Medium- and longer-term priorities to build more resilient food systems and policy response frameworks to prevent future crises

  • Invest in increasing and diversifying food production capacities at the national level where it is possible to do so sustainably, to build greater food system resilience.
  • Invest in effective social protection systems that can expand rapidly in response to need and protect the food consumption and nutrition, especially for poor and vulnerable people.
  • Invest in building nutritionally resilient populations, through improved diet quality, health systems and water access, who will be better able to withstand short-term food supply or price shocks.
  • Invest in more climate resilient and less energy intensive forms of agricultural production, such as agroecology, that do not rely on excessive use of chemical fertilizers and fossil fuels and are less vulnerable to energy price fluctuations, to facilitate a smooth and equitable transition to diverse, healthy, and adequate food supplies.
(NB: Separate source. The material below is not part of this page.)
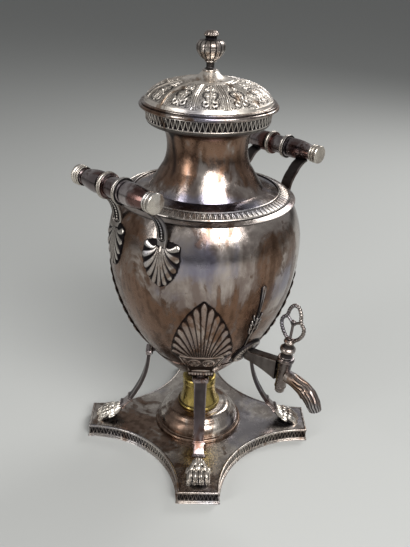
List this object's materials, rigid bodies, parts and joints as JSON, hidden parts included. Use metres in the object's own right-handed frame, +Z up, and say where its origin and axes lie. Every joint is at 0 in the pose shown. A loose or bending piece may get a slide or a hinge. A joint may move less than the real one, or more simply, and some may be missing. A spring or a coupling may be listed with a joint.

  • Increase the capacity of local and regional markets to meet food demand by investing in more diverse distribution systems, including infrastructure that supports territorial markets.
  • Take measures to encourage diversification of diets to reduce demand for imported grains and grain-based livestock products, including support for local and small-scale producers to increase the production and consumption of culturally and ecologically appropriate foods.
  • Redouble efforts to minimize food loss and waste.
  • Strengthen and globally coordinate stronger regulations and information sharing on food commodity markets to prevent speculation that can amplify food price volatility.
  • Deepen international policy coordination via the development of a CFS Global Food Crisis Response Framework.